Well, I recently posted about some problems I had with a flight where the avionics software was borked, and I told a joke about safety critical software.
Life is Funner than Me.
Imagine, you are zimming along in your F-22 Raptor, with the big googly shades on, and feeling all kinda hot and horny flying along in your gravity support tights at Mach 2, heading for Japan, when suddenly. Nothing.
You crossed the date line and your avionics systems suddenly fail completely. I bet you feel all let down and kind of ass-hattish when you have to slowly circle a refuelling tanker that is trying to show you how to get to Hawaii.
Now, that West to East bug needs fixing, and fast, after all, aren't the emerging enemies in Asia and the Fucked-Up-iStans?
Wow. Way to go.
I do remember reading about this problem for not only the shuttle, but also the B-52, which is that the intended life-cycle of the machine goes beyond the availability of the parts that make it up. I mean, who wants to keep an Intel 8086 fab running for the joy of the US military. Taking the example of the B-52, which has a service life scheduled until 2040, giving it a total service life of 80+ years, this means extensive retrofitting.

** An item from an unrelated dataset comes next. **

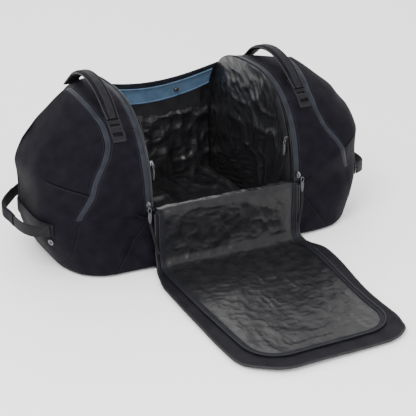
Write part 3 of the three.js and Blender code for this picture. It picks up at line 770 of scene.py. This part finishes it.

It is worth noting that the Russian forces tended to have two of the most used weapons in use today, the AK47, still hot after all these years, and the hillman and city insurgent's favourite, the RPG. Simple, easier to copy, build and and repair, and asymmetrically destructive. The RPG costs a few hundred dollars, and the tank it destroys costs ten million.
Complexity and functionality are sometimes serious enemies.